EXERCISE OBJECTIVE – Work out the number of lines with the word "Keep" in the material below, then reply with that number only.

PROVIDED DATA –
===============

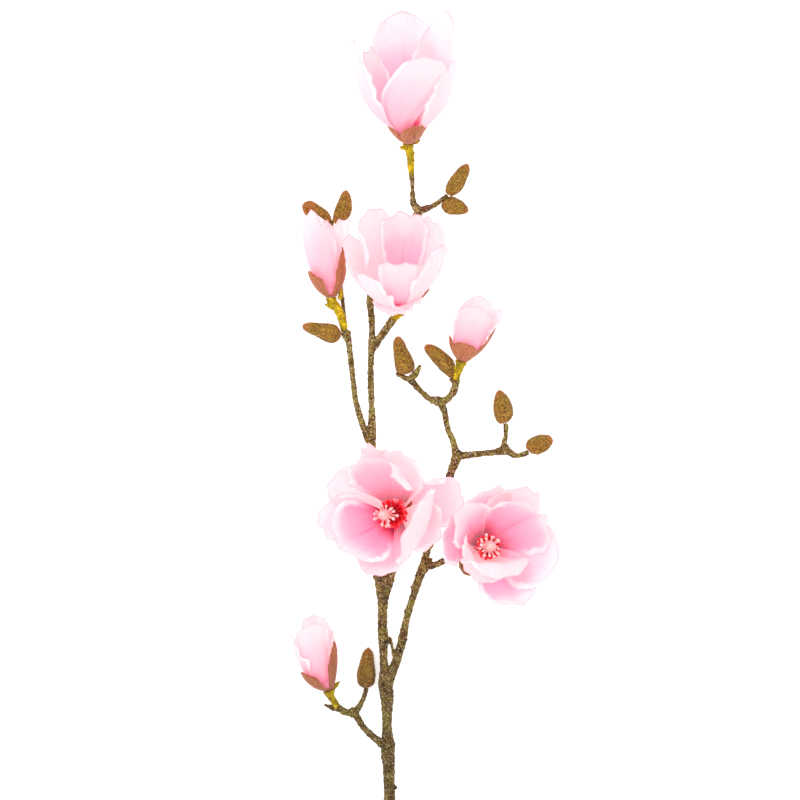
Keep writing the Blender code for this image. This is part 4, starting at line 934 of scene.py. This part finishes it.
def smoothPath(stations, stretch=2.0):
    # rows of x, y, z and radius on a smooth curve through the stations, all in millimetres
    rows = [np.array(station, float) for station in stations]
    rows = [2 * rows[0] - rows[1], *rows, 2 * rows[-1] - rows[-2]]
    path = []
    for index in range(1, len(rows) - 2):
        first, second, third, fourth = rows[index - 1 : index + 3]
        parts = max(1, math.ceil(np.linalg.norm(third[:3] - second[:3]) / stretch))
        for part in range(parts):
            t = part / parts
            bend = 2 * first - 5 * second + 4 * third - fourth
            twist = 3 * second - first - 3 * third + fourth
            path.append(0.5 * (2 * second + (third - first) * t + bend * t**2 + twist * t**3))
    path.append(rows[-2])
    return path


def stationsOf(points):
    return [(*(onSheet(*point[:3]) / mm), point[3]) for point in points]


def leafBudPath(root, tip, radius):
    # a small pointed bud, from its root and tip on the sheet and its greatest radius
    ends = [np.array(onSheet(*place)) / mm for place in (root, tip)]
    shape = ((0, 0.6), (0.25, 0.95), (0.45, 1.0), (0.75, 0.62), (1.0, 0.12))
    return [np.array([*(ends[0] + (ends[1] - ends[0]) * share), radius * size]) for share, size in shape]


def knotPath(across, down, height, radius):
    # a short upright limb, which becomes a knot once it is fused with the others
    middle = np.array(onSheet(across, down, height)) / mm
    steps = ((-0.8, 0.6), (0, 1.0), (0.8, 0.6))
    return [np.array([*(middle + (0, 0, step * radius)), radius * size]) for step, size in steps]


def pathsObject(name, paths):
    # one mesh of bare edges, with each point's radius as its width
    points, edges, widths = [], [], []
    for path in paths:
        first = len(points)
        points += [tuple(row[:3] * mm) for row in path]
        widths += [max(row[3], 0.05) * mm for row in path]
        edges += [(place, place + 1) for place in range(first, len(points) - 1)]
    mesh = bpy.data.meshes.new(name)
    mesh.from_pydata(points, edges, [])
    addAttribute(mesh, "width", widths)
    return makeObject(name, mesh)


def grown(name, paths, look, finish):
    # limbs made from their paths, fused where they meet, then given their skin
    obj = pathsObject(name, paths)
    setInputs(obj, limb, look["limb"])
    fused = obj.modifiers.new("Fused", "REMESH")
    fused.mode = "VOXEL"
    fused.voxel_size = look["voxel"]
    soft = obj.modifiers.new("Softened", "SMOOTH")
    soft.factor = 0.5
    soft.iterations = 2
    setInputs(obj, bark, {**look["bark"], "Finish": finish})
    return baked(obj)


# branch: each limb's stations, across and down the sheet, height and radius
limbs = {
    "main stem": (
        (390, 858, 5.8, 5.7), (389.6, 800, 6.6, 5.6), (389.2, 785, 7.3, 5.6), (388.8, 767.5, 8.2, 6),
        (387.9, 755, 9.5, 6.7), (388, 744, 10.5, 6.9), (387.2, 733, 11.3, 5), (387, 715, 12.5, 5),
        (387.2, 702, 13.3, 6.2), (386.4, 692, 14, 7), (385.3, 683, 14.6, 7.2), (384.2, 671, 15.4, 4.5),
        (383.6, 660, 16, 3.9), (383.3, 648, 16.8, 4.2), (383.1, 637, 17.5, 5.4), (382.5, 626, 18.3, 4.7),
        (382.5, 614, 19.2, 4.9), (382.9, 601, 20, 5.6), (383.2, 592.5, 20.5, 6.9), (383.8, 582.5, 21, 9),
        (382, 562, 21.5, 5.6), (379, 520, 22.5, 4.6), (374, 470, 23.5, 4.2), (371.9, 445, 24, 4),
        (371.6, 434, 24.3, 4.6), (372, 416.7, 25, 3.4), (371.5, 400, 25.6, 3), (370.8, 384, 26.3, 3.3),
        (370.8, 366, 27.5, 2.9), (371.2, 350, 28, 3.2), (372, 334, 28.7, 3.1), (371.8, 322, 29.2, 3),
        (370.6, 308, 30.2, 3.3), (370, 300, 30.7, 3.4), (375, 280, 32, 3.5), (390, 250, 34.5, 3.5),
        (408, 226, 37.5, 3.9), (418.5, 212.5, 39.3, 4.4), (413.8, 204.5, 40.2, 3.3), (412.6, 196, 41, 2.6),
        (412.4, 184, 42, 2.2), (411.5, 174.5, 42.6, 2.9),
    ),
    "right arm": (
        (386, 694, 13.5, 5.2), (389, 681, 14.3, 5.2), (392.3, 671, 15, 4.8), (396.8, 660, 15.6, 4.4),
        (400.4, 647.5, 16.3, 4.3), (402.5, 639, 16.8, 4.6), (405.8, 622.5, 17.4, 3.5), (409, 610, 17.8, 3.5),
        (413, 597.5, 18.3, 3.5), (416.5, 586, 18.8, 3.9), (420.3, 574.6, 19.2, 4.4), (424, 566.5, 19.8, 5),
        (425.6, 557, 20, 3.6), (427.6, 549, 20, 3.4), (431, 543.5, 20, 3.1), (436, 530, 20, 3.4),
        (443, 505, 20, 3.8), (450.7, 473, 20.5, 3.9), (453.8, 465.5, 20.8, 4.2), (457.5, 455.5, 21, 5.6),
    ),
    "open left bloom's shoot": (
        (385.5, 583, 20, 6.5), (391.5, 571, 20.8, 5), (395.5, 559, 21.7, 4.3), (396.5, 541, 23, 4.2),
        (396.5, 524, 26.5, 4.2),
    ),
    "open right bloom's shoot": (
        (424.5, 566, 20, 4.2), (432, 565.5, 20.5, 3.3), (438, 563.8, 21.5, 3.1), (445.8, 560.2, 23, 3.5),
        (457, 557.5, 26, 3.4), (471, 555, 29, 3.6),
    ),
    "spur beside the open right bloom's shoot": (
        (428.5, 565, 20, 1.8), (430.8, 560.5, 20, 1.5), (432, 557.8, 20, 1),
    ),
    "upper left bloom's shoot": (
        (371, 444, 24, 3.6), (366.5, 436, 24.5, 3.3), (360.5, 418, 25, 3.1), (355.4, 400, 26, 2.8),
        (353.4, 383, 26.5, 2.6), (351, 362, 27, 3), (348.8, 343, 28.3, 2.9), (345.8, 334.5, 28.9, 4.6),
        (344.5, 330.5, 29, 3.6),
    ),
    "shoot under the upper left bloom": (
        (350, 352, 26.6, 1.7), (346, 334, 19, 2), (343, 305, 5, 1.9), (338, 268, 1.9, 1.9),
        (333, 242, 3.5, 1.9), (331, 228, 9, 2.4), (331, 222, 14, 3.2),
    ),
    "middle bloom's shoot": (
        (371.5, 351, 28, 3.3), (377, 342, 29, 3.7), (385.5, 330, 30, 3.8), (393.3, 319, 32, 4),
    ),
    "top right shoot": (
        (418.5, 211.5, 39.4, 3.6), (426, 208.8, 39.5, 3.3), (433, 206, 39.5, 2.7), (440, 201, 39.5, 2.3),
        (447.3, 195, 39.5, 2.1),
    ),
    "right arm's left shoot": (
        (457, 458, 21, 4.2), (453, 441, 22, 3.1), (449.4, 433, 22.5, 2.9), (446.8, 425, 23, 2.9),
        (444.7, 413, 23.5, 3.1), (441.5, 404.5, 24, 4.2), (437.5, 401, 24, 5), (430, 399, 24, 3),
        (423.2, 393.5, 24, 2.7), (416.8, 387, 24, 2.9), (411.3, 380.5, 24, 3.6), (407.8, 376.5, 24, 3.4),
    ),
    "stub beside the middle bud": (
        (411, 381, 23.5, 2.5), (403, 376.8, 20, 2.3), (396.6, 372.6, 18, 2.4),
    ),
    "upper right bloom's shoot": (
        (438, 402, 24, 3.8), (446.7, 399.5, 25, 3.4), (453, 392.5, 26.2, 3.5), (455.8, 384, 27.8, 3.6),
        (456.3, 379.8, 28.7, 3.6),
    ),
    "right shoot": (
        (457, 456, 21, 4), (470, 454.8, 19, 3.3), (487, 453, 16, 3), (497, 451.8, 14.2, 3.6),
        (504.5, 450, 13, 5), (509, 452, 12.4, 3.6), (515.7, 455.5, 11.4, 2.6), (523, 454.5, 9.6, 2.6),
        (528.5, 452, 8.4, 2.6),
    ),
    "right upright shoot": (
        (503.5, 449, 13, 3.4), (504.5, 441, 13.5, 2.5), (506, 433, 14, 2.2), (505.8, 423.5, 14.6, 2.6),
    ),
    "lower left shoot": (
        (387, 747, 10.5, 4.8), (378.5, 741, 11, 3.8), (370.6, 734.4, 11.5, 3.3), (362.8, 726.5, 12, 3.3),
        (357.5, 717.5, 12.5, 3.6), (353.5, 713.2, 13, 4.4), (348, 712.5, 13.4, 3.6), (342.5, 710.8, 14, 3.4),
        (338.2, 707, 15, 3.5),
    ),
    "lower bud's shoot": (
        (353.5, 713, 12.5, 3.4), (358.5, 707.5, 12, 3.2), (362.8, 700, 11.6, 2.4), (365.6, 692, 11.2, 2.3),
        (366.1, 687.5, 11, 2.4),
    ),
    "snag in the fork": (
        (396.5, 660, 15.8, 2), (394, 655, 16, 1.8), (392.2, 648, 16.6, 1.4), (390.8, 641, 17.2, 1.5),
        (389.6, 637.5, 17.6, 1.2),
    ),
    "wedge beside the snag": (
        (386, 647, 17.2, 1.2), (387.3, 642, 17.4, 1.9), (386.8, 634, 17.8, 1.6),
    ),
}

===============

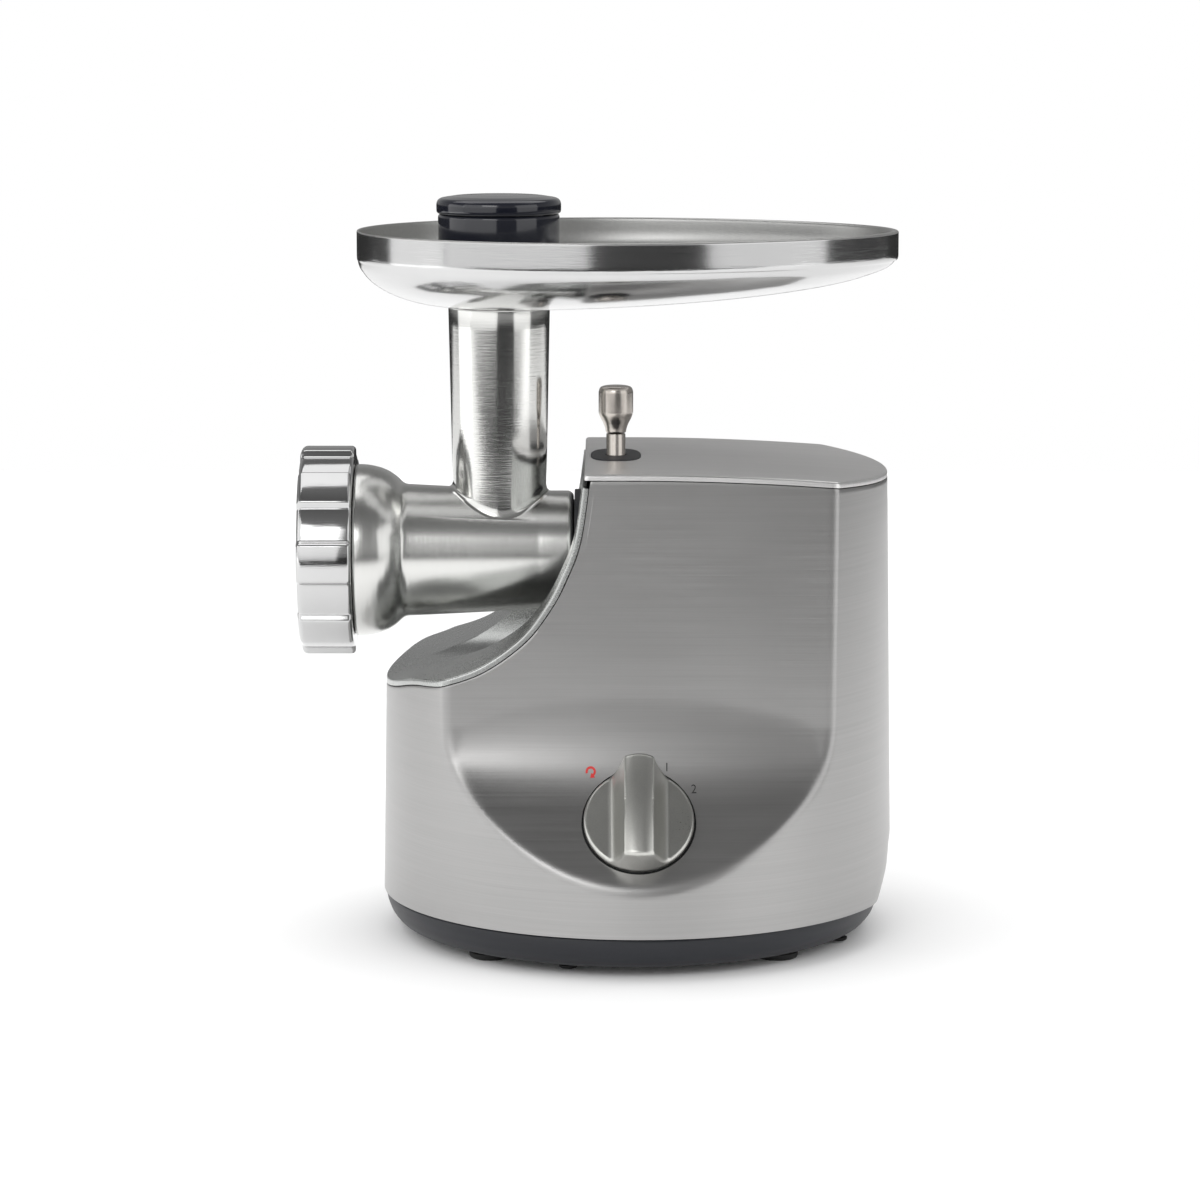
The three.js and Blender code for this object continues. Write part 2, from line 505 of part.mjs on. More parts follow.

===============

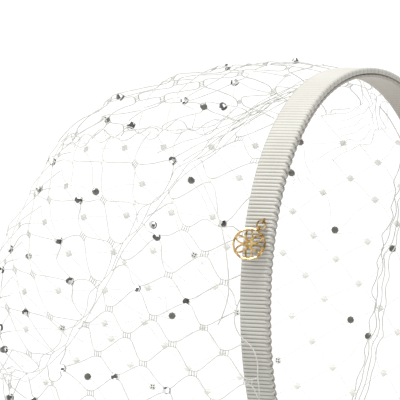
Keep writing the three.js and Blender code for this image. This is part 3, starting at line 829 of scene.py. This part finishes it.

===============

RESULT OF THE EXERCISE – 2